Good news, Cleveland fans! This year’s Cavaliers aren’t even the worst team in your city’s glorious history.
Or are they?
The distinction of worst team in the history of Cleveland — if not all of sports — has long been the domain of the 1899 Cleveland Spiders, who finished a putrid 20-134 before being disbanded in the offseason. (Why the hell wasn’t that the team that was moved to Baltimore?)
But with the Cavaliers setting a new pro sports record with their current losing streak, we decided it was time to pull out a good, old-fashioned Rumors and Rants Tale of the Tape to determine which team is actually worse. Instead of doing the traditional thing where we declare a winner in each category, we’ll be crowning a loser for each one in this case. It’s only fitting.
Cavaliers: Conjures up imagery of one of the worst cars ever made by Chevrolet. At one point my freshman year in college, there were three dead Chevy Cavaliers in the parking lot of my fraternity house. Three. At the same time. Not even capable of starting.
Spiders: Named after a bad-ass arachnid that scares some people senseless, it is a shame that the University of Richmond is the only major sports entity that still uses this name. Thunder does not scare me. Nor do Thrashers. Spiders? Now we’re talking.
Cavaliers: I’m not sure that anyone would classify late 2010/early 2011 as a great time for humanity. Have you seen pictures of what’s going down in Egypt? Or previews for the new Nicolas Cage movie?
Spiders: The paper clip was invented in 1899. It’s also the year of the first fatal automobile accident involving a gas engine. The Second Boer War rages in South Africa.
Disadvantage: Push. It’s too early to tell what 2011 might have in store. We’re going to guess it won’t produce anything as awesome as the paper clip, but it’s probably a lot easier to find a decent flushing toilet.
LONGEST LOSING STREAK
Cavaliers: 26 strong… annnnnnd grooooowing.
Spiders: Despite finishing 114 games under .500, the Spiders never lost more than 24 in a row.
SIGNIFICANT ROSTER MEMBERS
Spiders: Joe Sugden, Tommy Tucker, Joe Quinn, Harry Lochhead, Suter Sullivan, Dick Harley, Sport McAllister, Tommy Dowd, Harry Colliflower, Chief Sockalexis, Willie Sudhoff, Bill Hill, Crazy Schmit, Highball Wilson
Disadvantage: Cavaliers. Dude! Sport McAllister? Harry Colliflower? Crazy Schmit? Highball Wilson? I don’t care how much they may have sucked, their names make up for it. Plus legend has it that the Indians were named in honor of Sockalexis. I will bet strong cash money that no team will ever be named in honor of Boobie Gibson. Not even in the Lingerie Football League.
Cavaliers: Byron Scott
Spiders: Lave Cross and Joe Quinn
Disadvantage: Spiders. Scott at least won coach of the year with New Orleans in 2007-08 and led the Nets to a pair of NBA Finals appearances, though I must admit I forgot that ever happened since it was during my personal “I neglected to remember the NBA exists” period. This is what happens when Allen Iverson is your league’s biggest star. Er, where were we? Oh yeah. It goes without saying that neither Cross nor Quinn managed again.

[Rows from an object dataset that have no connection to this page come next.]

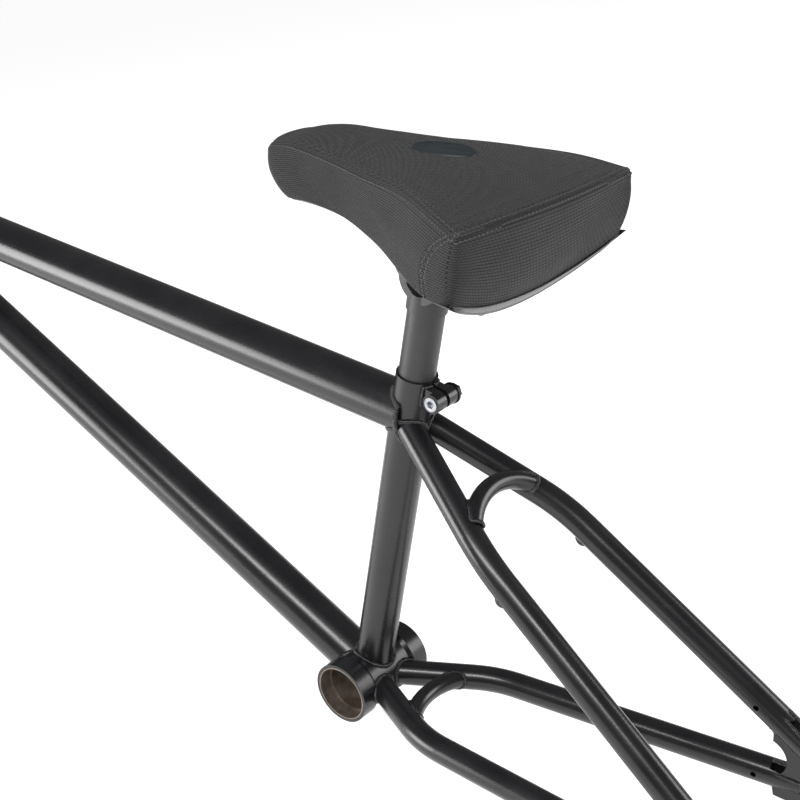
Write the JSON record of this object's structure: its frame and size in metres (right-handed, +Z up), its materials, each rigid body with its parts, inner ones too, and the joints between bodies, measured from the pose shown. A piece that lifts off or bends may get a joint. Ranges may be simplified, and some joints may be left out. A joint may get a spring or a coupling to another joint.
{
  "type": "bmx bike frame with seat",
  "caption": "Bare BMX frame with an integrated seat clamp, a straight pivotal seat post and a wide padded pivotal seat.",
  "frame": {"origin": "centre of the bottom bracket shell", "axes": "+X forward to the head tube, +Y to the rider's left, +Z up; the rear axle line is parallel to Y"},
  "size_m": [0.8599, 0.1711, 0.4597],
  "materials": {
    "frame_paint": "satin",
    "bright_steel": "satin",
    "black_steel": "satin",
    "post_anodised": "satin",
    "base_plastic": "gloss",
    "foam": "matte",
    "cover": "matte",
    "patch": "matte"
  },
  "bodies": {
    "frame": {"head_tube": "frame_paint", "top_tube": "frame_paint", "down_tube": "frame_paint", "seat_tube": "frame_paint", "bottom_bracket_shell": "frame_paint", "left_chain_stay": "frame_paint", "right_chain_stay": "frame_paint", "left_seat_stay": "frame_paint", "right_seat_stay": "frame_paint", "chain_stay_bridge": "frame_paint", "seat_stay_bridge": "frame_paint", "left_dropout": "frame_paint", "right_dropout": "frame_paint", "left_clamp_lug": "frame_paint", "right_clamp_lug": "frame_paint", "left_brake_boss": "frame_paint", "right_brake_boss": "frame_paint", "clamp_bolt": "bright_steel", "clamp_nut": "black_steel"},
    "post": {"seat_post": "post_anodised", "post_head": "post_anodised"},
    "seat": {"half_moon_nut": "bright_steel", "pivot_bolt": "bright_steel", "pivot_washer": "bright_steel", "seat_base": "base_plastic", "seat_foam": "foam", "top_cover": "cover", "left_cover": "cover", "right_cover": "cover", "rear_cover": "cover", "bolt_patch": "patch"}
  },
  "joints": [
    {"name": "post_height", "type": "slide", "parent": "frame", "child": "post", "axis": [-0.3256, 0, 0.9455], "range_m": [-0.035, 0.05]},
    {"name": "seat_tilt", "type": "hinge", "parent": "post", "child": "seat", "pos_m": [-0.11265, 0, 0.32715], "axis": [0.0594, 0.998, 0.0204], "range_deg": [-15, 15]}
  ]
}
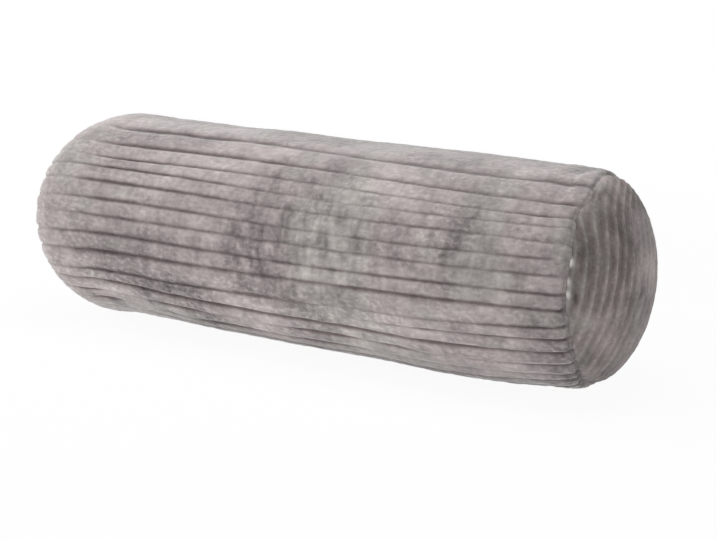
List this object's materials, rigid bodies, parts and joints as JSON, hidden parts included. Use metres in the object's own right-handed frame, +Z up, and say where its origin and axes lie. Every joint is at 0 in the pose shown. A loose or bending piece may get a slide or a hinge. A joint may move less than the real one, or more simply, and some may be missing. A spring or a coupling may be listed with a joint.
{
  "type": "neck roll pillow",
  "caption": "Round neck roll pillow in wide-rib plush cord: a stuffed tube with a domed, sewn-in panel at each end, lying on its slightly flattened side.",
  "frame": {"origin": "under the middle of the pillow, on the surface it lies on", "axes": "+X along the roll, +Z up, -Y to the front, where the end seams stand out furthest"},
  "size_m": [0.465, 0.1488, 0.1464],
  "materials": {
    "tube_cord": "wide-rib plush cord, ribs lengthwise, taupe grey with brushed lighter and darker patches",
    "end_cord": "the same plush cord, ribs up and down"
  },
  "bodies": {
    "root": {"filled_tube": "tube_cord", "end_panel_right": "end_cord", "end_panel_left": "end_cord"}
  },
  "joints": []
}
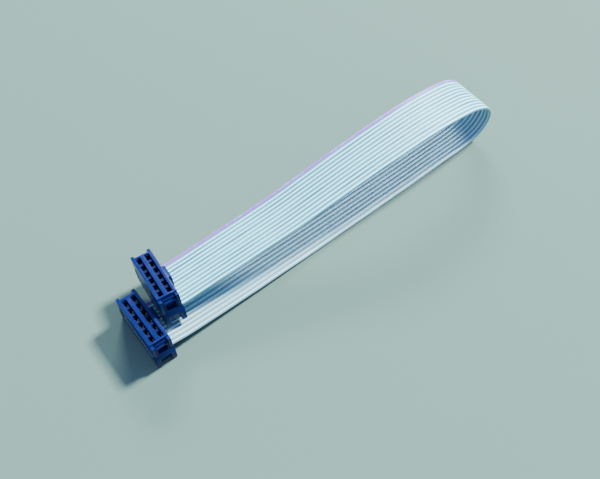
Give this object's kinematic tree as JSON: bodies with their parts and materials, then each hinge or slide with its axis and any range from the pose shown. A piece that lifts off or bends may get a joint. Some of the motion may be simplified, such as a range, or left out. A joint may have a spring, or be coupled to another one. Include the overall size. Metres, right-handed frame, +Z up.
{
  "type": "ribbon cable",
  "caption": "Flat grey ribbon cable looped back on itself, with a keyed blue two-row pin socket pressed on each end.",
  "frame": {"origin": "middle of the lower socket's underside, where it stands on the surface", "axes": "+X along the cable from the sockets to the loop, +Y across it towards the marked edge, +Z up out of the lower socket's mating face"},
  "size_m": [0.1286, 0.026, 0.0212],
  "materials": {
    "pvc_insulation": "semi-gloss pale grey flexible PVC, ribbed",
    "copper_wire": "bare stranded copper; brass stands for the metal",
    "blue_housing": "glossy moulded polyester, blue",
    "blue_cover": "glossy moulded polyester, blue",
    "tinned_contact": "tin-plated phosphor bronze, dull silver"
  },
  "bodies": {
    "root": {"ribbon_insulation": "pvc_insulation", "conductor_01": "copper_wire", "conductor_02": "copper_wire", "conductor_03": "copper_wire", "conductor_04": "copper_wire", "conductor_05": "copper_wire", "conductor_06": "copper_wire", "conductor_07": "copper_wire", "conductor_08": "copper_wire", "conductor_09": "copper_wire", "conductor_10": "copper_wire", "conductor_11": "copper_wire", "conductor_12": "copper_wire", "lower_housing": "blue_housing", "lower_cover": "blue_cover", "lower_contact_01": "tinned_contact", "lower_contact_02": "tinned_contact", "lower_contact_03": "tinned_contact", "lower_contact_04": "tinned_contact", "lower_contact_05": "tinned_contact", "lower_contact_06": "tinned_contact", "lower_contact_07": "tinned_contact", "lower_contact_08": "tinned_contact", "lower_contact_09": "tinned_contact", "lower_contact_10": "tinned_contact", "lower_contact_11": "tinned_contact", "lower_contact_12": "tinned_contact", "upper_housing": "blue_housing", "upper_cover": "blue_cover", "upper_contact_01": "tinned_contact", "upper_contact_02": "tinned_contact", "upper_contact_03": "tinned_contact", "upper_contact_04": "tinned_contact", "upper_contact_05": "tinned_contact", "upper_contact_06": "tinned_contact", "upper_contact_07": "tinned_contact", "upper_contact_08": "tinned_contact", "upper_contact_09": "tinned_contact", "upper_contact_10": "tinned_contact", "upper_contact_11": "tinned_contact", "upper_contact_12": "tinned_contact"}
  },
  "joints": []
}
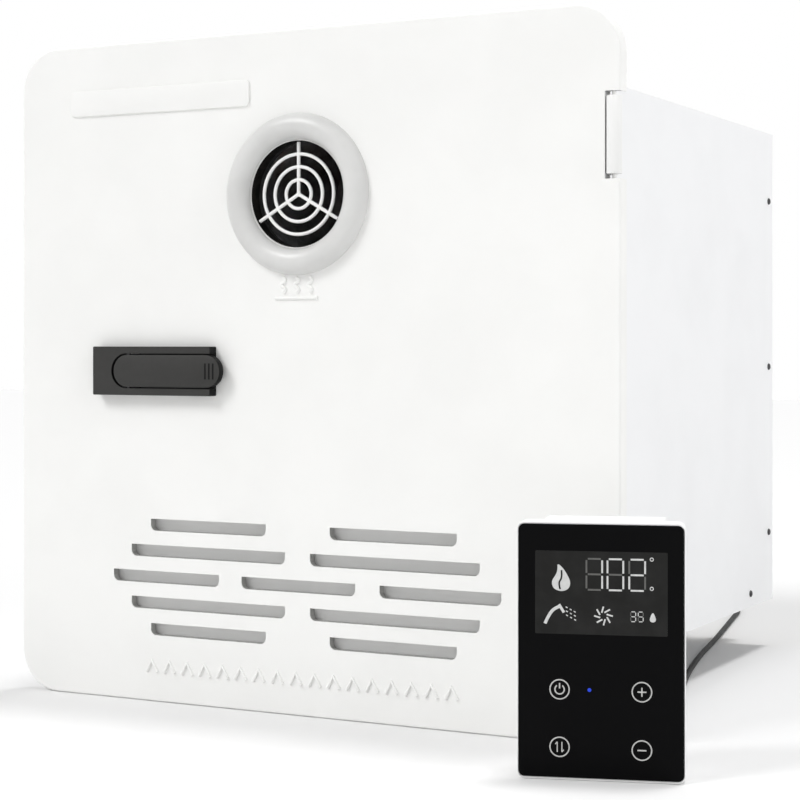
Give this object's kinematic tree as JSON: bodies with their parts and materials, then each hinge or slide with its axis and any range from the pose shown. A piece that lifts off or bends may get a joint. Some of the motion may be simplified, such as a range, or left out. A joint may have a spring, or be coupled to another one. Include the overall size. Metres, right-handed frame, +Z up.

Cavaliers: Dan Gilbert, who promised a title before LeBron James got one — in a comic sans font.
Spiders: The Robison brothers, who were Art Modell squared. The Brothers Grim moved every starter from the 1898 Spiders — including Cy Young — to their new team in St. Louis, leaving the Spiders as a AAA-outfit playing major league ball.
Disadvantage: Spiders. Not only did the Robisons screw over Cleveland, but the assholes created the team that became the Cardinals in the process. I really hope they are burning in hell for this.
Cavaliers: One year after being the first team in the league to earn 40 wins, the Cavs were the first to pick up 40 losses. They also opened the season with a win over Boston, which may well end up winning the NBA title.
Spiders: Teams didn’t want to go to Cleveland to play in front of an extremely nonexistent and/or angry crowd. And the Spiders knew better than to show their sorry faces at home. So they did the reasonable thing and played 34 of their final 35 games on the road while finishing an epic 84 games out of first place.
Disadvantage: Spiders. What the hell was the point of playing that one home game in the final 35, anyway? Fan appreciation day?
Verdict: Push, 3-3-1
How apropos. In a showdown determining the suckiest bunch of sucks that ever sucked, neither side can call itself the victor. And I did this thing all stream-of-consciousness style, so don’t accuse me of rigging it to come out that way. I am so bad at math that I had to re-add the totals just to see that this thing really did end in a tie. Apparently everything hinges on whether the year 2011 can prove itself better than 1899. That Justin Bieber movie better be pretty damn good if it’s gonna have a chance.